Sitting around in the driveway, the '11 feels big-heavy, too. Still, the
riding position is comfortably upright, steering is lighter and more precise
than the 601-pound curb weight would project. The most noticeable glitch is
some off-idle abruptness around town and generally indecisive carburetion
under 3800 rpm.
Otherwise, the ZX pulls away from lights with the kind of 'Sorry, Officer...'
urge you expect from something that does 92 mph in second gear. Aside from
some lash in the lower gears and slightly stiff shifting, driveline
performance is pretty good.
Swinging the tach needle through 6000 rpm through a gear or two up the next
onramp provides a sort of PG preview of the XXX-rated evil that lives at
10,000 rpm. Turning 4250 rpm into a smooth 70 mph through hapless freeway
traffic, the ZX-11 is like Mike Tyson in the prison shower: most everybody
instinctively gets out of the way. And a nudge on the throttle dispatches
what few dullards don't.
Aside from suspension that's nearly harsh enough to powder kidney stones over
segmented freeways, you can actually tour on the ZX. The firm, nicely
contoured saddle is comfy enough, and vibration remains a gentle buzz until
8000 rpm in top gear, at which point you're doing roughly 136 mph anyway and
will soon have other things to think about. Tired of the prevailing panorama?

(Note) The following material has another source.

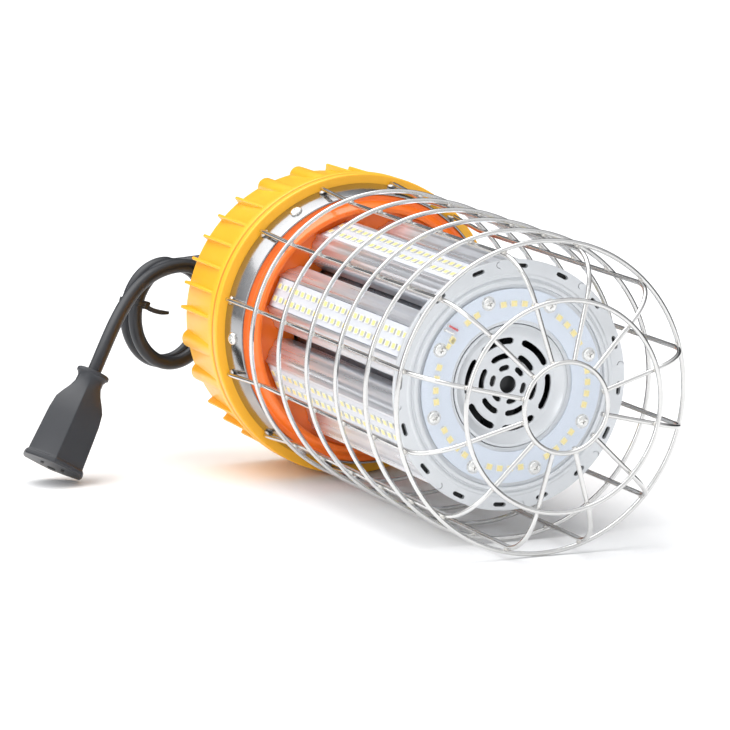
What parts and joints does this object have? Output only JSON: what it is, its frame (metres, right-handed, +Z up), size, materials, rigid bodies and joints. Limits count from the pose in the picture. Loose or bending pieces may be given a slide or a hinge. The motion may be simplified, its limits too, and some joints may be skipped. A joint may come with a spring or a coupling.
{
  "type": "caged work light",
  "caption": "Round caged temporary work light with LED columns around its sides, a lit nose with a fan grille, a ribbed rear housing, a swivel hook and a short tied link cord.",
  "frame": {"origin": "on the floor, under the middle of the light as it lies on its side, without its cord", "axes": "+Z up; the nose points towards -Y and dips by under a degree, because the flange and the front cage ring both touch the floor; +X is to the right as seen from the nose"},
  "size_m": [0.2746, 0.4177, 0.1747],
  "materials": {
    "steel": "bright drawn stainless wire and strip",
    "housing": "satin moulded nylon, warm yellow",
    "seal": "soft silicone ring",
    "collar": "satin moulded plastic, bright orange",
    "aluminium": "bright extrusion",
    "plate": "pale grey satin",
    "board": "white solder mask",
    "cover": "clear moulded cover",
    "black": "smooth rubber jacket",
    "plastic": "fine moulded texture"
  },
  "bodies": {
    "lamp": {"cage_band": "steel", "collar": "collar", "end_plate": "plate", "end_light_board": "board", "end_cover": "cover", "grille": "plate", "fan_frame": "plastic", "core_tube": "aluminium", "led_driver": "aluminium", "rear_housing": "housing", "flange_ring": "housing", "seal_ring": "seal", "output_gland": "black", "inlet_gland": "black", "cord_lead": "black", "cord_coil": "black", "cord_tail": "black", "cord_tie": "plastic", "connector": "plastic", "hook_stud": "steel", "dome_ring": "steel", "nose_ring": "steel", "cage_wire_1": "steel", "cage_wire_2": "steel", "cage_wire_3": "steel", "cage_wire_4": "steel", "cage_wire_5": "steel", "cage_wire_6": "steel", "cage_wire_7": "steel", "cage_wire_8": "steel", "cage_wire_9": "steel", "cage_wire_10": "steel", "cage_wire_11": "steel", "cage_wire_12": "steel", "cage_ring_1": "steel", "cage_ring_2": "steel", "cage_ring_3": "steel", "cage_ring_4": "steel", "cage_ring_5": "steel", "cage_ring_6": "steel", "light_column_1": "aluminium", "led_strip_1": "board", "light_column_2": "aluminium", "led_strip_2": "board", "light_column_3": "aluminium", "led_strip_3": "board", "light_column_4": "aluminium", "led_strip_4": "board", "light_column_5": "aluminium", "led_strip_5": "board", "light_column_6": "aluminium", "led_strip_6": "board", "light_column_7": "aluminium", "led_strip_7": "board", "light_column_8": "aluminium", "led_strip_8": "board"},
    "fan": {"fan_rotor": "plastic"},
    "hook": {"hook": "steel", "latch_pin": "steel"},
    "latch": {"hook_latch": "steel"}
  },
  "joints": [
    {"name": "fan_spin", "type": "hinge", "parent": "lamp", "child": "fan", "pos_m": [0, -0.12274, 0.08496], "axis": [0, -0.9999, -0.0119], "continuous": true},
    {"name": "hook_swivel", "type": "hinge", "parent": "lamp", "child": "hook", "pos_m": [0, 0.13744, 0.08805], "axis": [0, -0.9999, -0.0119], "continuous": true},
    {"name": "latch_hinge", "type": "hinge", "parent": "hook", "child": "latch", "pos_m": [0, 0.15713, 0.09729], "axis": [-1, 0, 0], "range_deg": [0, 38], "stiffness_Nm_per_rad": 0.01, "springref_deg": -20.05}
  ]
}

Use the throttle like the "FF" function on the VCR remote and cue up something
more stimulating-just don't try putting gas stations more than 200 miles apart.
Playing fast and loose with the time space/continuum plays heck with the old
mpg. Any undue attention to fuel consumption is a sure sign you're in the
wrong auditorium here. Try the EX500... third door on your left. The ZX-11
isn't about mpg. The ZX-11 about mph... lots of 'em. It's about That Engine,
and finding places to commune with the patron saints of acceleration and
velocity-somewhere in a fast, deserted back road, perhaps?

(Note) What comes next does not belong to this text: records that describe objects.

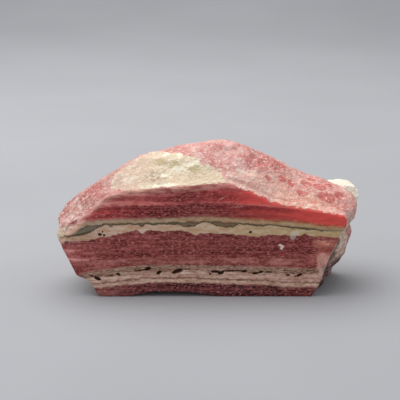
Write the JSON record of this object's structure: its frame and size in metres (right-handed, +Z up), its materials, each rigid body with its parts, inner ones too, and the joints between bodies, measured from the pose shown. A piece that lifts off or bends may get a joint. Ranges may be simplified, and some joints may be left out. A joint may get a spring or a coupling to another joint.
{
  "type": "rhodochrosite slice",
  "caption": "Thick sawn slice of banded rose and cream mineral with one flat cut face, broken lumpy sides, and a level foot to stand on.",
  "frame": {"origin": "middle of the bounding box's bottom, on the surface that the stone stands on", "axes": "+X along the bands from the narrow left tip to the right shoulder, +Y back from the sawn face, +Z up across the bands"},
  "size_m": [0.1046, 0.04, 0.0505],
  "materials": {
    "rhodochrosite": "matt to satin, banded rose, crimson, tan and cream, sawn on the front and broken elsewhere"
  },
  "bodies": {
    "root": {"rhodochrosite_slice": "rhodochrosite"}
  },
  "joints": []
}
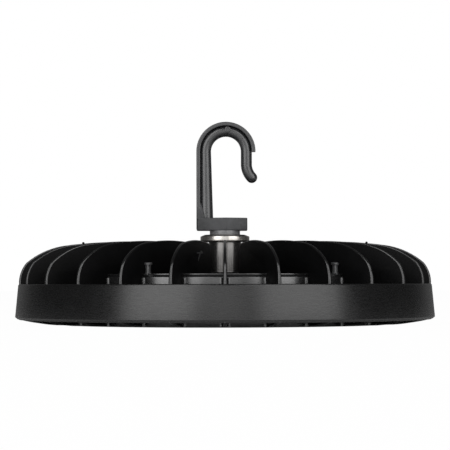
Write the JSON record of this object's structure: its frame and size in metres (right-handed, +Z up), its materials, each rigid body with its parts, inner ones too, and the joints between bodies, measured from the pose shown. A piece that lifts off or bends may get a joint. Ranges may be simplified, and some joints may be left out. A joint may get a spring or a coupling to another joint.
{
  "type": "high bay light",
  "caption": "Round industrial LED ceiling light with a cast hanging hook, radial cooling fins, a skirt ring and a domed clear lens plate underneath.",
  "frame": {"origin": "on the vertical axis, in the plane of the drum's lower rim, which the light stands on", "axes": "+Z up through the hook; -Y is the front, seen with the hook's throat open towards +X"},
  "size_m": [0.34, 0.34, 0.1645],
  "materials": {
    "black_powder_coat": "fine textured powder coat",
    "black_hook_coat": "satin coat on a casting",
    "satin_steel": "satin turned",
    "bright_nickel": "bright turned, nickel plated",
    "zinc_steel": "zinc plated",
    "bare_aluminium": "mill finish",
    "white_solder_mask": "gloss",
    "led_phosphor": "gloss",
    "white_nylon": "matt moulded",
    "clear_polycarbonate": "clear moulded",
    "white_silicone": "matt",
    "green_board": "gloss",
    "ferrite": "matt",
    "black_sleeve": "gloss sleeve",
    "brass_plate": "bright",
    "black_rubber": "matt",
    "black_nylon": "fine matt"
  },
  "bodies": {
    "root": {"heat_sink": "black_powder_coat", "hanging_hook": "black_hook_coat", "hook_collar": "satin_steel", "hub_flange": "bright_nickel", "hub_seal": "black_rubber", "hook_bolt": "zinc_steel", "hook_bolt_washer": "zinc_steel", "led_plate": "bare_aluminium", "led_plate_screws": "zinc_steel", "led_board": "white_solder_mask", "led_board_screws": "zinc_steel", "led_chips": "led_phosphor", "led_feed_connector": "white_nylon", "lens_plate": "clear_polycarbonate", "lens_gasket": "white_silicone", "lens_frame": "black_powder_coat", "lens_frame_screws": "zinc_steel", "driver_board": "green_board", "driver_cover": "white_nylon", "driver_screws": "zinc_steel", "driver_transformer": "ferrite", "driver_choke": "ferrite", "driver_inductor": "ferrite", "driver_capacitors": "black_sleeve", "driver_transistor": "bare_aluminium", "terminal_block": "white_nylon", "earth_screw": "brass_plate", "gland_washer": "black_rubber", "gland_body": "black_nylon", "gland_seal": "black_rubber", "gland_cap": "black_nylon", "gland_locknut": "black_nylon", "breather_vent": "black_nylon"}
  },
  "joints": []
}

So long as the surface never gets much rougher than your average Brunswick
billiard table, light steering and Swiss-bank stability let the ZX pick and
roll better than any 601-pound anything has a right to. Our '95 bike's
suspension was more compliant than previous editions, but the Marquis de Sade
is still skulking around Kawasaki's High-Speed Compression Damping Department
with a lab coat and a screwdriver. A rash of little mid-corner bumps still
get the otherwise adequate Bridgestone Battlax radials struggling for grip and
skittering toward Big Trouble.
Spirited ZX-11 chicanery favors a certain calculated discretion over wild,
raging abandon. As those of us with significant seat time in, say, a
440-cubic-inch 1970 Chrysler New Yorker know, big horsepower and massive mass
are a combination that commands respect.
The Kawi's brakes are linear and plenty powerful enough, though they'll fade
in the heat of expert road butchery.
Handling manners are Emily Post excellent, up to a point. Trouble is, muted
front-end feedback makes it tough to tell how far you are from Big Trouble at
any given point. Luckily, the road starts nibbling at foot pegs, both stands
and assorted other scary-sounding hard parts to say it's time to throttle
back.
Other bikes will get down a convoluted stretch of back road quicker. So what?
To the ZX-11 pilot, that doesn't matter. What does matter is That Engine.
That Engine can stir up 175 mph in slightly more time that it takes to read
this sentence, but it doesn't have to. Just knowing it can is enough, thanks.
Because That Engine cleans out the old adrenals with one quick trip through
the gears and you don't even need any corners.
Which is great if you happen to live somewhere like South Texas where there
aren't any. The fact that Kawasaki also managed to make the thing start and
idle with all the drama of Aunt Trixie's Altima is only icing on one very
fast cake. Someday, somebody will build something faster. And why do we get
this funny feeling it's going to be Kawasaki?